If REITS pull back significantly with any broad market decline and fall below $60, we would have to look closer at REITS as a buying opportunity contingent on the reason for the pullback.
Figure 5: VNQ versus SPY (Total Return Comparison)
The recent pullback in the REIT Index is largely a positive as valuations based on dividend yields were stretched in May. Recent lows set by VNQ at $63.50 reflect an estimated dividend yield of 3.6%, which likely indicates a reasonable fair value at this time. This is a 0.8% spread over the 10-year Treasury which is closer to the longer-term average of 1%.

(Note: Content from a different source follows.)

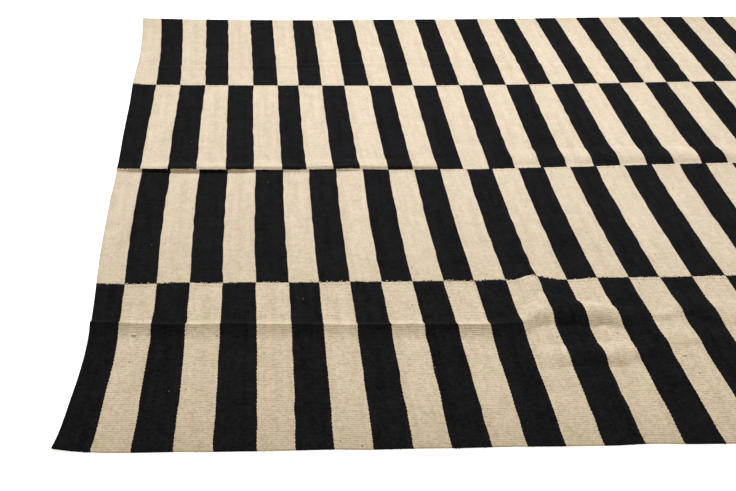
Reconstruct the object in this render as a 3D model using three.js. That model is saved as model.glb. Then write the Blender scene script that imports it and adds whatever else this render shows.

However, with prices currently trading in the proximity of the 200 day moving average of $68.85 (a proxy for the 10MMA), there could be some volatility near-term especially as monetary policy remains uncertain. Therefore the biggest risk currently to the REIT Index ETF is tied to market risk as interest rate risk has largely been resolved (for now). The bigger question for investors is whether REITS will stabilize and rebound with equities or do REITS roll over with any broad market pull back? With the S&P 500 at 14.6X its forward 12-month earnings , which is above its 5 and 10 year averages, suggests the risk-to-reward is not favorable. Regardless, any meaningful pullback in VNQ below $60, without a significant interest rate shock, should provide an attractive entry point.
Disclosure: I am long RWR, RWX. I wrote this article myself, and it expresses my own opinions. I am not receiving compensation for it (other than from Seeking Alpha). I have no business relationship with any company whose stock is mentioned in this article.
Additional disclosure: Clients of Smith Patrick Financial Advisors own VNQ and RWX at the time of this writing. This is article is written for informational purposes and we believe investors should perform their own due diligence before making investment decisions.